* start ENTRIES *

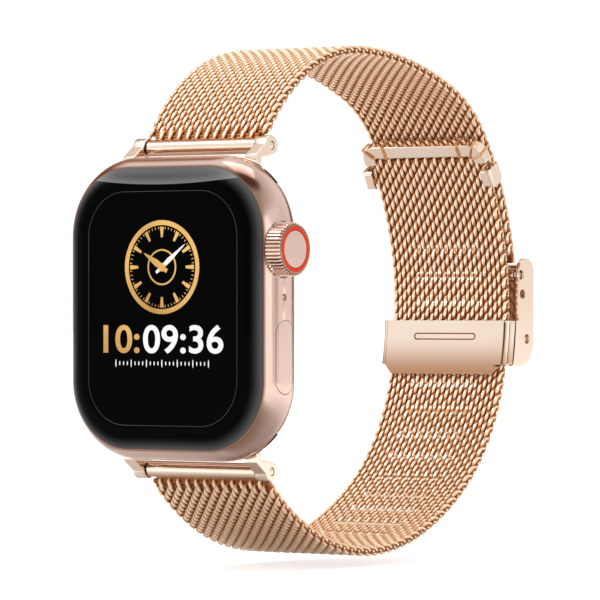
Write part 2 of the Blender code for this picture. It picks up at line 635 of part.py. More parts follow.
def build_clasp():
    bend = 0.9
    rings = []
    for degrees in (0, 22.5, 45, 67.5, 90):
        angle = math.radians(degrees)
        x = CHEEK_OUTER_X - bend + bend * math.cos(angle)
        front = PLATE_R + bend - bend * math.sin(angle)
        rings.append((x, min(front, PLATE_R + PLATE_T - 0.02)))
    rings = [[(x, y, z) for y, z in frame_outline(front)] for x, front in rings]
    rings += [[(-x, y, z) for x, y, z in ring] for ring in reversed(rings)]
    frame = solid("clasp_frame", *loft(rings), "gold")
    room = [polar(PLATE_R + PLATE_T, a) for a in spread(-19, PLATE_TOP_DEG + 0.8, 7)]
    room += [(60.0, -1.1), (60.0, 12.0), (75.0, 12.0), (75.0, -15.0)]
    combine(frame, cutter("cut_clasp_room", *along_x(room, -CHEEK_INNER_X, CHEEK_INNER_X)), "DIFFERENCE")
    for hand, sign in (("left", -1), ("right", 1)):
        corner = [(sign * 14.0, -8.75), (sign * 11.0, -8.75), (sign * 8.6, -11.2), (sign * 14.0, -11.2)]
        combine(frame, cutter("cut_plate_corner_" + hand, *along_y(corner, 59.0, 62.9)), "DIFFERENCE")
    holes = [("bar", BAR_Y, BAR_Z), ("spare", SPARE_HOLE_Y, SPARE_HOLE_Z)]
    holes.append(("lever", LEVER_PIN_Y, LEVER_PIN_Z))
    for name, y, z in holes:
        hole = cutter("cut_hole_" + name, *spun_x([(-13, HOLE_R), (13, HOLE_R)], y, z, 16))
        combine(frame, hole, "DIFFERENCE")
    tab = [(x, z) for z, x in stadium(-4.35, 0.0, 0.55, 5.8)]
    combine(frame, cutter("cut_pry_recess", *along_y(tab, 58.0, 61.95)), "DIFFERENCE")

    bar = [(-11.75, 0.45), (-11.2, 0.6), (11.2, 0.6), (11.75, 0.45)]
    solid("clasp_spring_bar", *spun_x(bar, BAR_Y, BAR_Z, 16), "steel")
    pin = [(-11.8, 0.6), (11.8, 0.6)]
    solid("clasp_lever_pin", *spun_x(pin, LEVER_PIN_Y, LEVER_PIN_Z, 16), "steel")
    outline = [(68.4, -6.9), (68.7, -6.5), (68.75, 0.0), (68.7, 6.3), (68.45, 6.9), (67.95, 6.9)]
    outline += [(67.9, -2.9), (66.9, -3.2), (65.6, -3.7), (64.6, -4.3), (64.55, -5.0)]
    outline += [(65.5, -5.8), (66.9, -6.35), (67.8, -6.9)]
    lever = solid("clasp_lever", *along_x(outline, -10.95, 10.95), "gold")
    bore = cutter("cut_lever_bore", *spun_x([(-12, 0.68), (12, 0.68)], LEVER_PIN_Y, LEVER_PIN_Z, 16))
    combine(lever, bore, "DIFFERENCE")


def mark_axis(name, x, y, z):
    mark = bpy.data.objects.new(name, None)
    mark.location = Vector((x, y, z)) * MM
    mark.empty_display_size = 0.004
    PARTS.objects.link(mark)
    return mark


def hang(names, mark):
    """Parent pieces to the empty on their joint without moving them."""
    for name in names:
        piece = bpy.data.objects[name]
        piece.parent = mark
        piece.matrix_parent_inverse.translation = -mark.location


# ================================================================ build
LOOKS = {
    "rose": ((0.72, 0.50, 0.42), 1.0, 0.28),
    "gold": ((0.85, 0.60, 0.45), 1.0, 0.18),
    "weave": ((0.80, 0.50, 0.34), 1.0, 0.30),
    "steel": ((0.60, 0.60, 0.62), 1.0, 0.30),
    "brass": ((0.78, 0.60, 0.30), 1.0, 0.30),
    "copper": ((0.72, 0.38, 0.22), 1.0, 0.35),
    "foil": ((0.35, 0.36, 0.38), 0.6, 0.45),
    "board": ((0.03, 0.16, 0.10), 0.0, 0.50),
    "black_glass": ((0.008, 0.008, 0.010), 0.0, 0.04),
    "black_plastic": ((0.02, 0.02, 0.022), 0.0, 0.45),
    "black_rubber": ((0.015, 0.015, 0.015), 0.0, 0.70),
    "ceramic": ((0.05, 0.05, 0.055), 0.0, 0.15),
    "sapphire": ((0.03, 0.03, 0.035), 0.0, 0.05),
    "red_enamel": ((0.80, 0.06, 0.02), 0.0, 0.30),
}

clear_scene()
PARTS = new_collection("smartwatch")
CUTTERS = new_collection("cutters")

build_case()
build_display()
build_inside()
build_crown()
build_buttons()
build_adapter("upper", lambda shape: shape)
build_adapter("lower", flipped)
FLEX_Y, FLEX_Z, FLEX_HEADING = build_upper_strap()
build_lower_strap()
trim_tail_corners()
build_tail_end()
build_keeper()
build_clasp()

CROWN_AXIS = mark_axis("axis_crown", CROWN_BASE_X, CROWN_Y, CROWN_Z)
hang(["crown_knob", "crown_ring", "crown_cap", "crown_shaft", "crown_encoder"], CROWN_AXIS)
hang(["strap_tube_upper", "strap_upper_near"], mark_axis("axis_upper_pin", 0, PIN_Y, PIN_Z))
hang(["strap_upper_far", "strap_end_tube"], mark_axis("axis_flex", 0, FLEX_Y, FLEX_Z))
hang(["strap_tube_lower", "strap_lower", "tail_end_bar"], mark_axis("axis_lower_pin", 0, PIN_Y, -PIN_Z))
hang(["clasp_lever"], mark_axis("axis_lever", 0, LEVER_PIN_Y, LEVER_PIN_Z))
CLASP_AXIS = mark_axis("axis_clasp_arc", 0, CENTRE_Y, 0)
hang(["clasp_frame", "clasp_spring_bar", "clasp_lever_pin", "keeper_loop"], CLASP_AXIS)
print("flex axis", FLEX_Y, FLEX_Z, FLEX_HEADING)
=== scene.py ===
"""Smartwatch on a woven metal band: the finished look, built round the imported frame."""
import json
import math

import bpy
import numpy as np
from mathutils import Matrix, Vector


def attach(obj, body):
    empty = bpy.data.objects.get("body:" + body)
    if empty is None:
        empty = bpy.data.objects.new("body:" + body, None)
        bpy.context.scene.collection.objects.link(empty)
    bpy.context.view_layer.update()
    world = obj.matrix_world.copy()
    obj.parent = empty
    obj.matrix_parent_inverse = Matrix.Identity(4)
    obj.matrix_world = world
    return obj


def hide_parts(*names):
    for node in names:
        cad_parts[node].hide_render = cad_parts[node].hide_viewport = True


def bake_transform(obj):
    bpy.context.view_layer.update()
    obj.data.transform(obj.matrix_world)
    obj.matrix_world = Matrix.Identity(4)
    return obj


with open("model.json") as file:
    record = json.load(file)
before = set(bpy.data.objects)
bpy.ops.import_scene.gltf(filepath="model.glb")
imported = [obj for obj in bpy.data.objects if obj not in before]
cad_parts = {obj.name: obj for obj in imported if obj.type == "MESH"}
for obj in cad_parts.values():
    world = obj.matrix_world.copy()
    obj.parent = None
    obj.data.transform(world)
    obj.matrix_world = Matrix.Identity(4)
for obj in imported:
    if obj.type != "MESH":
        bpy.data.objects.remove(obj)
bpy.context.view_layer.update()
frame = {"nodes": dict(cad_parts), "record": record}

MM = 0.001

# ---------------------------------------------------------------- sizes, in millimetres
CASE_SIZE = (37.8, 9.4, 44.0)
CASE_CORNER = 11.5
MID_Y = -5.7
FRONT_Y = -10.7
BACK_Y = -1.3
GLASS_SEAM_Y = -9.5
FRONT_ROUND = 4.7
BACK_ROUND = 4.5
CROWN_Y = MID_Y - 1.4
CROWN_Z = 8.4
CROWN_R = 3.87
CROWN_TEETH = 44
BUTTON_Y = MID_Y - 0.6
BUTTON_Z = -6.93
SLOT_Y = MID_Y + 2.0

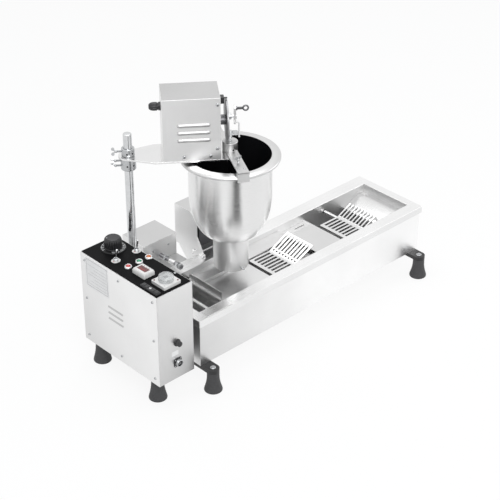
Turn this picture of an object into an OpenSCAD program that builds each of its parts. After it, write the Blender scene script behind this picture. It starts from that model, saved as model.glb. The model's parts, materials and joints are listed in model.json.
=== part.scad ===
// Automatic donut machine: fryer trough with flippers, control box, and a
// swinging head with a dough hopper, a crank and a plunger.
// Working frame: x runs along the trough, y runs from front to back, z is up.

/* [Control box] */
// Width of the control box along the trough
box_w = 124; // [110:1:150]
// Depth of the control box from front to back
box_d = 323; // [300:1:360]
// Height of the control box without its feet
box_h = 287; // [260:1:320]
// Thickness of the black panel on the box
panel_t = 2; // [1.5:0.5:4]
// Bare margin around the black panel
panel_margin = 3; // [2:0.5:6]
// Radius of the thermostat dial skirt
skirt_r = 36; // [30:1:40]
// Radius of the thermostat knob
knob_r = 26; // [18:1:28]
// Height of the thermostat knob
knob_h = 32; // [20:1:36]
// Length of each toggle lever above its pivot
toggle_len = 34; // [24:1:40]

/* [Trough] */
// Gap between the control box and the trough flange
box_gap = 16; // [10:1:30]
// Length of the trough flange
tank_l = 910; // [880:1:1000]
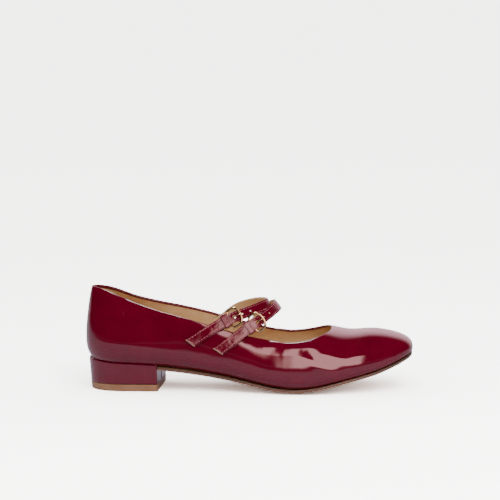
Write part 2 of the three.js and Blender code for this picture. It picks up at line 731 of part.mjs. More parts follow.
// The prong: an eye round the bar, then a pin up through the strap's hole and onto the bow
function prong(line) {
  const b = buckleFrame(line);
  const eyeRadius = BUCKLE_WIRE + BAR_CLEARANCE + PRONG_RADIUS;
  const sides = 14;
  const eye = Array.from({ length: sides }, (_, i) => {
    const angle = (2 * Math.PI * i) / sides;
    const out = b.ahead.clone().multiplyScalar(Math.cos(angle)).addScaledVector(b.up, Math.sin(angle));
    return wireRing(b.bar.clone().addScaledVector(out, eyeRadius), out, b.across, PRONG_RADIUS, 6);
  });
  const rest = BOW_LIFT + BUCKLE_WIRE + GAP + PRONG_RADIUS;
  const pin = new THREE.CatmullRomCurve3([
    b.bar.clone().addScaledVector(b.ahead, eyeRadius),
    beside(line.frame(PRONG_HOLE_AT - 0.9), -1.8, 0),
    beside(line.frame(PRONG_HOLE_AT), 0, 0),
    beside(line.frame(PRONG_HOLE_AT + 0.8), 1.6, 0),
    beside(line.frame(BOW_FRONT / 2), rest - 0.5, 0),
    beside(line.frame(BOW_FRONT), rest, 0),
    beside(line.frame(BOW_FRONT + 1.4), rest - 0.2, 0),
  ]);
  const section = new THREE.Shape(Array.from({ length: 6 }, (_, k) => new THREE.Vector2(
    PRONG_RADIUS * Math.cos((Math.PI * k) / 3), PRONG_RADIUS * Math.sin((Math.PI * k) / 3),
  )));
  const tube = new THREE.ExtrudeGeometry(section, { steps: 12, extrudePath: pin, bevelEnabled: false });
  return geometryOf(solid(skin(eye, { loop: true })).add(solid(tube)));
}

// Depth of the tab's middle under the strap's: close under it from the bar to the keeper, then
// down inside the collar, which the strap passes on the outside
function tabDepth(s, collarS) {
  const high = STRAP_THICKNESS / 2 + 2 * GAP + TAB_THICKNESS / 2;
  const deep = STRAP_THICKNESS + WALL + 5 * GAP + TAB_THICKNESS;
  return -high - (deep - high) * THREE.MathUtils.smoothstep(-s, BAR_BACK + 2, -collarS - STRAP_WIDTH / 2);
}

// The tab holds the bar in a sleeve and is sewn down inside the collar
function tab(line, collarS) {
  const b = buckleFrame(line);
  const depth = (s) => tabDepth(s, collarS);
  const strip = solid(band(line, collarS - TAB_TAIL, -BAR_BACK, TAB_STEPS, TAB_THICKNESS, depth));
  const onBar = axes(b.ahead, b.across, b.ahead.clone().cross(b.across), b.bar);
  const round = (radius, length) => {
    return new THREE.CylinderGeometry(radius, radius, length, 14).applyMatrix4(onBar);
  };
  const sleeve = round(SLEEVE_RADIUS, STRAP_WIDTH);
  const bore = round(BUCKLE_WIRE + BAR_CLEARANCE, STRAP_WIDTH * 1.3);
  const slot = new THREE.BoxGeometry(SLEEVE_RADIUS * 3, 2 * PRONG_RADIUS + PRONG_SLACK, SLEEVE_RADIUS * 3);
  slot.applyMatrix4(onBar);
  return geometryOf(strip.add(solid(sleeve)).subtract(solid(bore)).subtract(solid(slot)));
}

// The keeper is a loop round strap and tab, between the buckle and the collar
function keeper(line, collarS) {
  const at = -(BAR_BACK + SLEEVE_RADIUS + GAP + KEEPER_WIDTH / 2);
  const top = STRAP_THICKNESS / 2 + 1.5 * GAP;
  const bottom = tabDepth(at - KEEPER_WIDTH / 2, collarS) - TAB_THICKNESS / 2 - 1.5 * GAP;
  const half = STRAP_WIDTH / 2 + 1.5 * GAP;
  const box = (grow, round) => roundedBox(-half - grow, bottom - grow, half + grow, top + grow, round);
  const shape = new THREE.Shape(box(KEEPER_THICKNESS, 1.4));
  shape.holes.push(new THREE.Path(box(0, 0.5)));
  const loop = new THREE.ExtrudeGeometry(shape, { depth: KEEPER_WIDTH, bevelEnabled: false });
  loop.translate(0, 0, -KEEPER_WIDTH / 2);
  const f = line.frame(at);
  loop.applyMatrix4(axes(f.across, f.normal, f.across.clone().cross(f.normal), f.p));
  return geometryOf(solid(loop));
}

function roundedBox(x0, y0, x1, y1, round) {
  const [left, right, low, high] = [x0 + round, x1 - round, y0 + round, y1 - round];
  const corners = [[right, high, 0], [left, high, 1], [left, low, 2], [right, low, 3]];
  return corners.flatMap(([x, y, quarter]) => [0, 1, 2, 3].map((k) => {
    const angle = (Math.PI / 2) * (quarter + k / 3);
    return new THREE.Vector2(x + round * Math.cos(angle), y + round * Math.sin(angle));
  }));
}

// Distance along a strap at which its middle passes the collar on the outer side
function collarCrossing(line) {
  return crossing(line.start, -BAR_BACK, (s) => {
    const p = line.frame(s).p;
    return p.z - BACK_HEIGHT * collarHeight(p.x / LENGTH);
  });
}

const PATENT = { color: 0x6d0016, roughness: 0.08, metalness: 0 };
const TAN = { color: 0xb07f4f, roughness: 0.6, metalness: 0 };
const SOLE_TAN = { color: 0x9c7446, roughness: 0.55, metalness: 0 };
const GOLD = { color: 0xc9a765, roughness: 0.2, metalness: 1 };

const shoe = new THREE.Group();

function add(name, geometry, finish) {
  const mesh = new THREE.Mesh(geometry, new THREE.MeshStandardMaterial(finish));
  mesh.name = name;
  shoe.add(mesh);
}

add('upper', upper(), PATENT);
add('insole', insole(), TAN);
add('outsole', outsole(), SOLE_TAN);
add('heel', heel(), PATENT);
add('heel_top_piece', topPiece(), SOLE_TAN);
for (const [where, route] of Object.entries(STRAPS)) {
  const line = strapLine(route);
  const collarS = collarCrossing(line);
  add(`strap_${where}`, strap(line), PATENT);
  add(`buckle_${where}`, buckle(line), GOLD);
  add(`prong_${where}`, prong(line), GOLD);
  add(`tab_${where}`, tab(line, collarS), PATENT);
  add(`keeper_${where}`, keeper(line, collarS), PATENT);
}

// The origin is on the floor under the middle of the shoe
const box = new THREE.Box3().setFromObject(shoe);
const middle = box.getCenter(new THREE.Vector3());
shoe.position.set(-middle.x, -middle.y, -box.min.z);

export default shoe;
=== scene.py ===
# A right mary jane shoe in burgundy patent leather with two buckled straps.
# Shapes are worked out in millimetres on the last of the CAD model, whose sizes are repeated here.
# x runs from the heel to the toe, y to the wearer's left, z up.
import math
from types import SimpleNamespace

import bmesh
import bpy
import numpy as np
from mathutils import Matrix, Vector


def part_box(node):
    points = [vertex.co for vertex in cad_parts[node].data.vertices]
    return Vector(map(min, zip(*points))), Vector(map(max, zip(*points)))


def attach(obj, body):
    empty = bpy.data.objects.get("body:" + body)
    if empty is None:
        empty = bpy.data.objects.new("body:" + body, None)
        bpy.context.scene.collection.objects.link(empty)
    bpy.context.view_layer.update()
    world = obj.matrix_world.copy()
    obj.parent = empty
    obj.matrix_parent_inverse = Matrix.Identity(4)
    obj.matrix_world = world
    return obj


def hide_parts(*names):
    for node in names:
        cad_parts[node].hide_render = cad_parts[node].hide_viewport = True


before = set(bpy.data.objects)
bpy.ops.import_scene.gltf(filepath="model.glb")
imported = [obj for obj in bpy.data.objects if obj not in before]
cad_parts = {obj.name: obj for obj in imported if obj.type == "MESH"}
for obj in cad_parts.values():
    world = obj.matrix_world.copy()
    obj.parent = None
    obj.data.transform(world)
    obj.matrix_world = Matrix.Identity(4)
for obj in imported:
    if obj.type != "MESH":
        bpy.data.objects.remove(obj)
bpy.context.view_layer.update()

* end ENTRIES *

SHORT PROBLEM » From the line containing "of the shoe" down to the line containing "zip(*points))), Vector(map(max, zip(*points)))" in the material above, reproduce every line exactly, including the two end lines.

FULL ANSWER »
// The origin is on the floor under the middle of the shoe
const box = new THREE.Box3().setFromObject(shoe);
const middle = box.getCenter(new THREE.Vector3());
shoe.position.set(-middle.x, -middle.y, -box.min.z);

export default shoe;
=== scene.py ===
# A right mary jane shoe in burgundy patent leather with two buckled straps.
# Shapes are worked out in millimetres on the last of the CAD model, whose sizes are repeated here.
# x runs from the heel to the toe, y to the wearer's left, z up.
import math
from types import SimpleNamespace

import bmesh
import bpy
import numpy as np
from mathutils import Matrix, Vector


def part_box(node):
    points = [vertex.co for vertex in cad_parts[node].data.vertices]
    return Vector(map(min, zip(*points))), Vector(map(max, zip(*points)))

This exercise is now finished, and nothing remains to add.